■ **What to produce**
Please determine how many lines of the material include the word "pedestal", and respond with nothing but that number.

■ **Material**
— begin —

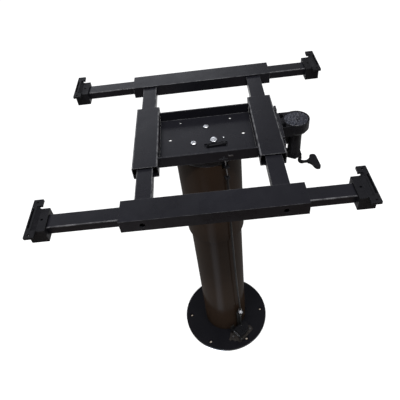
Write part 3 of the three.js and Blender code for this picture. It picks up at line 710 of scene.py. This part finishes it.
# ---- Clamp dial: a low dome with a rolled rim, radial ribs and a ring of studs ----
def bead(half_size, turn, far, top, twist=0.0):
    """A flattened ball at a distance from the dial's axis."""
    bm = bmesh.new()
    bmesh.ops.create_uvsphere(bm, u_segments=14, v_segments=8, radius=1)
    bmesh.ops.scale(bm, vec=half_size, verts=bm.verts)
    bmesh.ops.rotate(bm, matrix=Matrix.Rotation(turn + twist, 3, "Z"), verts=bm.verts)
    bmesh.ops.translate(bm, vec=(far * math.cos(turn), far * math.sin(turn), top), verts=bm.verts)
    piece = piece_from(bm, "bead")
    piece.data.shade_smooth()
    return piece


def dial():
    centre, size = middle("clamp_dial")
    low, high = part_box("clamp_dial")
    r = size.x / 2
    deep = high.z - low.z
    crown = deep * 0.93
    profile = [
        (0, 0), (r - 0.8 * MM, 0), (r, 0.8 * MM), (r, deep * 0.50), (r - 0.4 * MM, deep * 0.60),
        (r - 1.4 * MM, deep * 0.66), (r - 2.6 * MM, deep * 0.62), (r * 0.80, deep * 0.70),
        (r * 0.60, deep * 0.80), (r * 0.42, deep * 0.87), (r * 0.20, crown), (0, crown),
    ]
    body = piece_from(lathe(profile, 96, closed=False), "dial_body")
    shade(body, 40)
    parts = [body]
    slope = (crown - deep * 0.66) / r

    def surface(far):
        return crown - slope * far

    studs = 30
    stud = (1.5 * MM, 0.8 * MM, 0.55 * MM)
    stud_ring = r * 0.82
    for i in range(studs):
        parts.append(bead(stud, 2 * math.pi * i / studs, stud_ring, surface(stud_ring)))
    ribs = 8
    rib = (r * 0.20, 1.1 * MM, 0.60 * MM)
    rib_ring = r * 0.44
    short_rib = (r * 0.09, 0.8 * MM, 0.55 * MM)
    short_ring = r * 0.62
    for i in range(ribs):
        turn = 2 * math.pi * i / ribs + 0.2
        parts.append(bead(rib, turn, rib_ring, surface(rib_ring)))
        parts.append(bead(short_rib, turn + math.pi / ribs, short_ring, surface(short_ring), 0.5))
    parts.append(bead((2.6 * MM, 2.6 * MM, 0.5 * MM), 0, 0, surface(0)))
    piece = joined(parts, "look_clamp_dial")
    piece.data.transform(Matrix.Translation((centre.x, centre.y, low.z)))
    return dress(piece, "dial", "clamp_shaft", "clamp_dial")


# ---- Smooth cast pieces: the CAD shape remeshed and relaxed ----
def cast_look(node, voxel, rounds):
    piece = piece_from(cad_mesh(node), "look_" + node)
    remesh = piece.modifiers.new("voxels", "REMESH")
    remesh.mode = "VOXEL"
    remesh.voxel_size = voxel
    relax = piece.modifiers.new("relax", "SMOOTH")
    relax.factor = 0.5
    relax.iterations = rounds
    apply_modifiers(piece)
    piece.data.shade_smooth()
    return dress(piece, SLOT_OF[node], BODY_OF[node], node)


# ---- Pedal spring: a real coil along the hinge rod ----
def pedal_spring():
    centre = Vector((90.75, -33, 30)) * MM
    wire_radius = 0.55 * MM
    coil_radius = 3.05 * MM
    half_length = 11 * MM
    turns = 14
    per_turn = 16
    points = []
    for i in range(turns * per_turn + 1):
        turn = 2 * math.pi * i / per_turn
        along = half_length * (2 * i / (turns * per_turn) - 1)
        points.append((along, coil_radius * math.cos(turn), coil_radius * math.sin(turn)))
    piece = piece_from(swept(points, wire_radius, 8, 2), "look_pedal_spring")
    piece.data.shade_smooth()
    piece.data.transform(Matrix.Rotation(PEDAL_BEARING, 4, "Z") @ Matrix.Translation(centre))
    return dress(piece, "steel", "pedestal", "pedal_spring")


# ---- Control cable, with a moulded boot at the lower end and a ferrule at the upper ----
# Points down the column in millimetres, from the sheath's clamp to the fitting over the pedal.
CABLE_ROUTE = [
    (35.2, -70.2, 689.6), (35.0, -70.6, 660), (34.9, -70.9, 600), (35.3, -70.8, 520), (36.4, -70.3, 440),
    (38.1, -69.5, 350), (40.4, -68.2, 260), (42.9, -66.6, 190), (44.6, -65.4, 150), (44.9, -65.1, 130.4),
]


def cable():
    sheath_radius = 2.25
    boot_start = 0.965
    ferrule_end = 0.018
    points = [Vector(p) * MM for p in CABLE_ROUTE]

    def radius(t):
        boot = max(0.0, (t - boot_start) / (1 - boot_start))
        ferrule = 1.0 if t < ferrule_end else 0.0
        return (sheath_radius + 0.9 * boot**0.7 + 0.15 * ferrule) * MM

    piece = piece_from(swept(points, radius, 20, 24), "look_control_cable")
    shade(piece, 40)
    piece.data.materials.append(MAT["cable"])
    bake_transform(piece, "pedestal", "upper_column", start=points[-1], end=points[0])
    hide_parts("control_cable")


# ---- Everything, node by node ----
column()
for name in ("front_cross_sleeve", "rear_cross_sleeve"):
    tube_look(name, 0, 3 * MM)
for name in ("left_side_sleeve", "right_side_sleeve"):
    tube_look(name, 1, 3 * MM)
for name in ("front_rail", "rear_rail"):
    tube_look(name, 0, 2 * MM)
for name in ("left_leg_rail", "right_leg_rail"):
    tube_look(name, 1, 2 * MM)
for name in ("front_left_bracket", "front_right_bracket", "rear_left_bracket", "rear_right_bracket"):
    softened(name, 0.9 * MM, 3)
for name in ("tray_screw_1", "tray_screw_2"):
    tray_screw(name)
tray_screw("tray_screw_3", hexagon=True)
softened("base_flange", 0.6 * MM, 2, 24)
tray_look()
softened("clamp_housing", 1.1 * MM, 3, 28)
for name in ("clamp_mount_plate", "latch_lever", "cable_clamp", "release_lever"):
    softened(name, 0.5 * MM, 2, 28)
for name in (
    "swivel_upper_plate",
    "clamp_barrel",
    "cable_fitting",
    "pedal_hinge_rod",
    "clamp_spindle",
    "clamp_rod",
    "head_ring",
):
    softened(name, 0.35 * MM, 2, 28)
softened("clamp_collar", 1.2 * MM, 3)
cast_look("clamp_crank", 0.55 * MM, 8)
cast_look("pedal", 0.5 * MM, 2)
cast_look("pedal_bracket", 0.6 * MM, 2)
dial()
pedal_spring()
cable()
softened("tray_rivet", 0.3 * MM, 3, 24)
softened("release_pull_wire", 0.2 * MM, 2, 40)
softened("latch_spring_clip", 0.35 * MM, 3)
for name in ("bracket_screw_1", "bracket_screw_2"):
    softened(name, 0.3 * MM, 3, 24)

for name, node in frame["nodes"].items():
    if not node.hide_render:
        node.data.materials.clear()
        node.data.materials.append(MAT[SLOT_OF[name]])

# ---- Floor, light and camera ----
def floor_material():
    """White round the stand and dark brown far in front. The floor glows: dim brown inside the flange's
    reach, a painted shadow under the flange, and several times brighter in a streak in front, a glowing
    streak that the column reflects as a painted highlight.
    """
    brown_edge = -0.85
    white_edge = -0.33
    flange_reach = 0.120
    streak_slope = 0.40
    white = (1, 1, 1)
    material, shader = new_material("pale_floor")
    g = Graph(material)
    near = g.ranged(g.along("Y"), brown_edge, white_edge, 0, 1)
    swept_floor = g.mixed(g.ranged(g.noise(1.5, 3), 0.3, 0.7, 0, 1), (0.20, 0.20, 0.20), (0.22, 0.22, 0.22))
    g.link(g.mixed(near, (0.11, 0.065, 0.035), swept_floor), shader.inputs["Base Color"])

    # The streak glows several times brighter than the floor, so the column shows a highlight from it:
    # painted light.
    slope = g.maths("DIVIDE", g.along("X"), g.along("Y"))
    off_streak = g.maths("ABSOLUTE", g.maths("ADD", slope, -streak_slope), 0)
    in_front = g.ranged(g.along("Y"), -0.10, -0.12, 0, 1)
    streak = g.maths("MULTIPLY", g.ranged(off_streak, 0.10, 0.40, 1, 0), in_front)
    glow = g.mixed(streak, white, (3.4, 3.6, 4.0))
    reach = g.nodes.new("ShaderNodeVectorMath")
    reach.operation = "LENGTH"
    g.link(g.place, reach.inputs[0])
    # Inside the flange's reach the glow drops to dim brown: painted shadow under the flange.
    clear = g.ranged(reach.outputs["Value"], flange_reach, flange_reach + 4 * MM, 0, 1)
    glow_and_painted_shadow = g.mixed(clear, (0.20, 0.15, 0.10), glow)
    g.link(g.mixed(near, (0.05, 0.028, 0.015), glow_and_painted_shadow), shader.inputs["Emission Color"])
    shader.inputs["Roughness"].default_value = 0.95
    shader.inputs["Specular IOR Level"].default_value = 0.1
    shader.inputs["Emission Strength"].default_value = 0.90
    return material


floor_bm = bmesh.new()
bmesh.ops.create_grid(floor_bm, x_segments=2, y_segments=2, size=14)
floor = piece_from(floor_bm, "floor")
floor.location.z = -0.2 * MM
floor.data.materials.append(floor_material())

world = bpy.data.worlds.new("studio")
bpy.context.scene.world = world
world.use_nodes = True
background = world.node_tree.nodes["Background"]
background.inputs["Color"].default_value = (1.0, 1.0, 1.0, 1)
background.inputs["Strength"].default_value = 0.35


def area_light(name, at, target, size, power, colour=(1, 1, 1)):
    data = bpy.data.lights.new(name, "AREA")
    data.shape = "RECTANGLE"
    data.size, data.size_y = size
    data.energy = power
    data.color = colour
    light = bpy.data.objects.new(name, data)
    light.location = at
    light.rotation_euler = (Vector(target) - Vector(at)).to_track_quat("-Z", "Y").to_euler()
    bpy.context.scene.collection.objects.link(light)


area_light("overhead", at=(0.1, -0.5, 3.3), target=(0, -0.1, 0), size=(3.2, 1.8), power=72)
area_light("edge_strip", at=(0.0, -1.1, 3.0), target=(0, 0, 0.6), size=(3.0, 0.22), power=70)
cool = (0.90, 0.93, 1.0)
area_light("back", at=(-1.5, 3.4, 2.8), target=(0, 0.1, 0.6), size=(4.4, 1.8), power=46, colour=cool)
area_light("front_right", at=(2.4, -1.8, 1.9), target=(0, 0, 0.4), size=(0.9, 1.6), power=1.5)


def look_through(at, heading, tilt, roll, lens):
    """The camera: heading from +Y towards +X, tilt above the horizon and roll, in degrees."""
    heading, tilt, roll = (math.radians(a) for a in (heading, tilt, roll))
    data = bpy.data.cameras.new("camera")
    data.sensor_width = 36
    data.lens = lens
    camera = bpy.data.objects.new("camera", data)
    level = math.cos(tilt)
    ahead = Vector((math.sin(heading) * level, math.cos(heading) * level, math.sin(tilt)))
    right = Vector((math.cos(heading), -math.sin(heading), 0))
    above = right.cross(ahead)
    rolled_right = math.cos(roll) * right + math.sin(roll) * above
    rolled_above = math.cos(roll) * above - math.sin(roll) * right
    turned = Matrix((rolled_right, rolled_above, -ahead)).transposed().to_4x4()
    camera.matrix_world = Matrix.Translation(at) @ turned
    bpy.context.scene.collection.objects.link(camera)
    bpy.context.scene.camera = camera


look_through(at=(0.0071, -0.7082, 1.2963), heading=-3.200, tilt=-46.02, roll=-8.219, lens=37.82)
bpy.context.scene.view_settings.view_transform = "Standard"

— end —

■ **Worked solution**
2